Avrupa Birliği üye ülkelerden her 10 yılda bir ülkenin istatistik verilerini güncellemesini istedi. Almanya’da bu isteğe uyan ilk ülke olarak ülkede nüfus ve hane sayımı başlattı.
Almanya nüfusunu sürekli gündemde tutan ve tartışan bir ülke. Bunun nedeni, ülkenin demografik açıdan çok büyük bir sorunla karşı karşıya olması. Doğum oranı dünyanın en düşükleri arasında olan Almanya’da işgücü de hızla azalıyor. Doğum ve ölüm oranları arasındaki makasın 2003 yılından bu yana hızla açıldığı biliniyor ve 2009 yılı sonu itibarıyla nüfusun 81,2 milyon olduğu tahmin ediliyor.
Berlin Duvarı’nın yıkılmasından sonra Doğu ve Batı Almanya’nın birleşmesiyle ortaya çıkan Avrupa’nın ortasındaki bu dev ülkenin nüfusunun tahminlerin ötesinde tam sayısını ise kimse bilmiyor. Bunun nedeni birleşme öncesinde eski Doğu Almanya’daki en son nüfus sayımının 1981, Batı Almanya’dakinin ise 1987 yapılmış olması. Yani şu andaki veriler için kullanılan sayılar bu sayımlara dayanıyor.
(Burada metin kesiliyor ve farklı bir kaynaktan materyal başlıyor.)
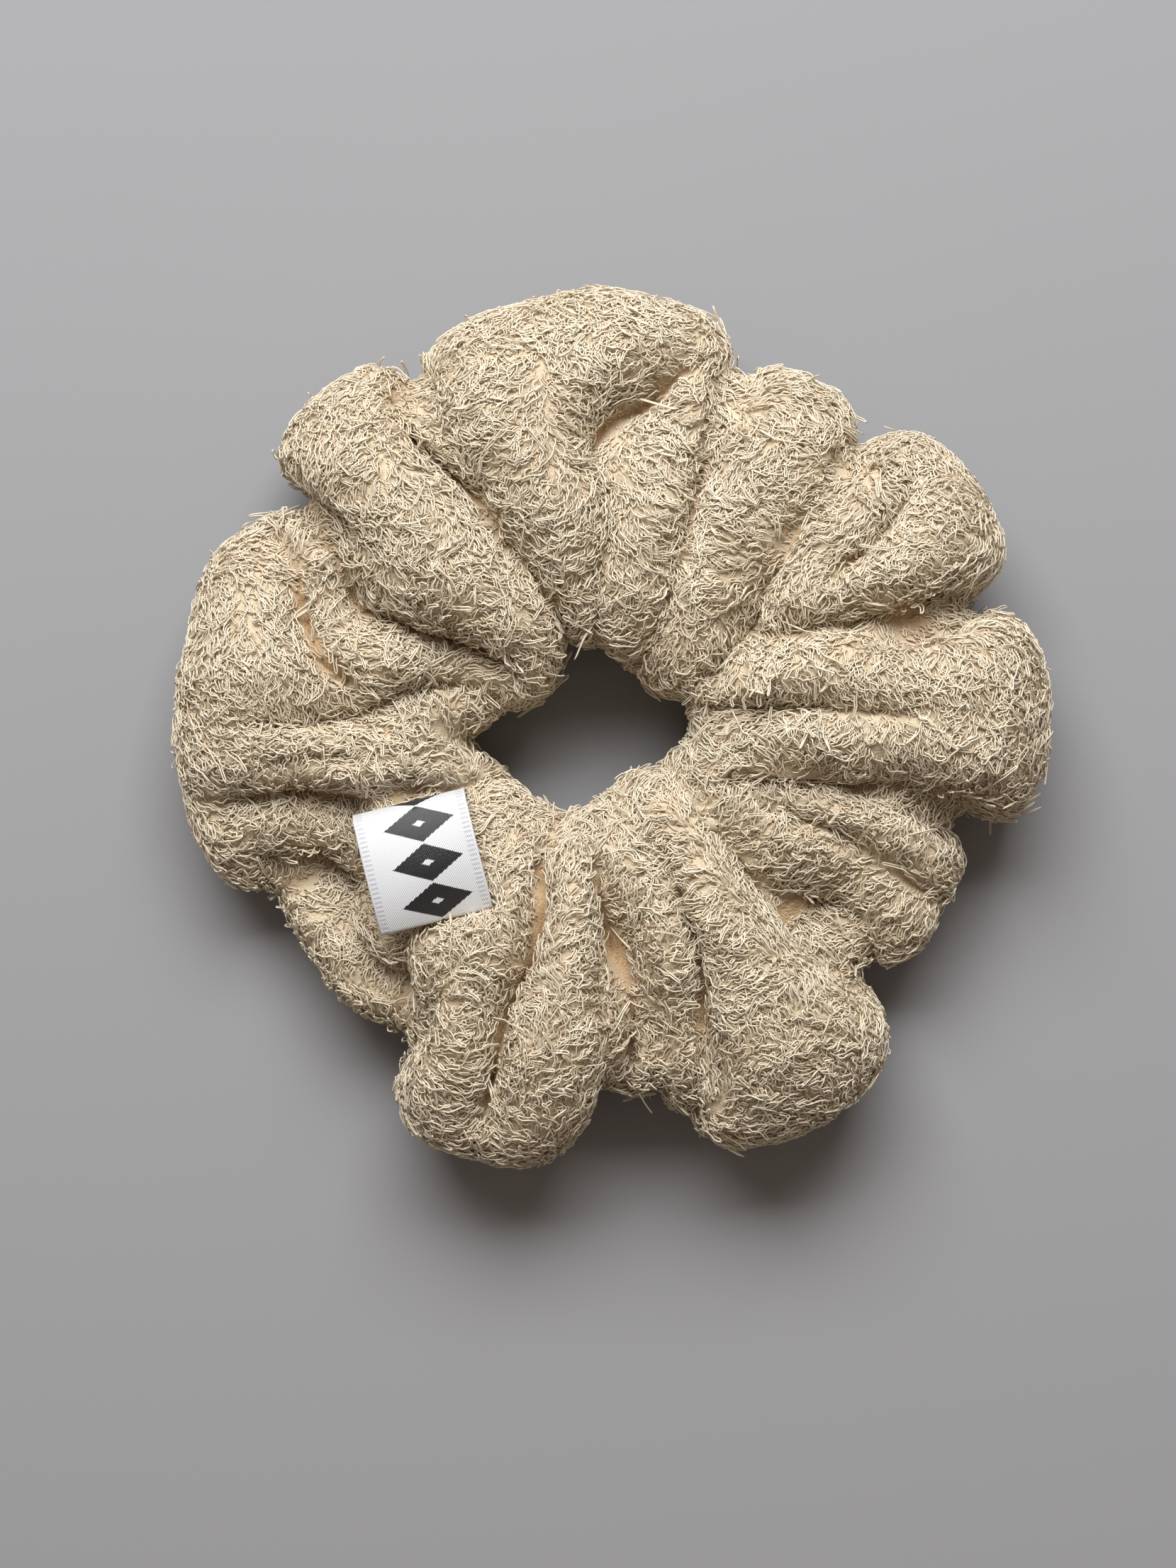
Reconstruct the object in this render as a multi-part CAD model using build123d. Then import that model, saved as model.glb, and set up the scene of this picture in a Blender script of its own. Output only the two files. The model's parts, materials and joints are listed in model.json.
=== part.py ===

O yüzden dün Almanya genelinde sayım memurlarının yola çıkmasıyla başlayan nüfus sayımının sonucu istastistik uzmanları ve demograflar tarafından büyük bir merakla bekleniyor, uzmanlar sayım sonrasında gerçek nüfusun 80 milyonun altında çıkabileceğini belirtiyor.
Almanya nüfus sayımını önümüzdeki bir aylık süreye yayarak bu konuda bir ilkede imza atıyor. Nüfus sayımı kapsamında toplam nüfusun yaklaşık yüzde 10'una tekabül eden ve daha önceden rastgele seçilerek belirlenen 7,5 milyon insana toplam 80 soru yöneltilecek. Sayıma katılanlar anketörlerle karşılıklı mülakat yaparken, emlak sahipleri ise ev ve bina ağırlıklı bir ikinci soru kataloğunu da yanıtlamak zorunda. Sayıma katılım mecburi. Seçilen ancak sayıma katılmayı red eden vatandaşlar ise ilk önce uyarılacak, direnme durumunda ise para cezası verilecek. Almancayı yeteri kadar bilmeyen göçmen vatandaşlar soruları doğru cevaplayabilmek için gerekirse anketörle birlikte tercüman da çağırabilecekler.
Sayımda yöneltilecek sorular arasında, din ile ilgili olanlar dikkati çekiyor. Buna göre Müslüman olanlar hangi mezhebe ait olduklarını ve kendilerini dindar olarak tanımlayıp tanımlamadıklarını beyan etmek zorunda. Uzmanlar İslam’la ilgili bilgilerin ileriye yönelik din ders planları ve Almanya’nın etnik – dinsel haritasını saptayabilmek için büyük önem taşıdığını savunuyor. Ülkede Katolikler ve Protestanlar için doğumdan sonra nüfus dairesine yazılma zorunluluğu bulunurken, Almanya’da yaşayan Müslüman sayısı ise tahminlere göre dört milyon civarında. Söz konusu verilerin sadece istatistiki amaçlar için değerlendirileceğini ve kesinlikle güvenlik birimlerine verilmeyeceğini garantileyen uzmanlar nüfus sayımının sonucunun 9 Kasım 2012 tarihinde açıklanacağını da kaydetti.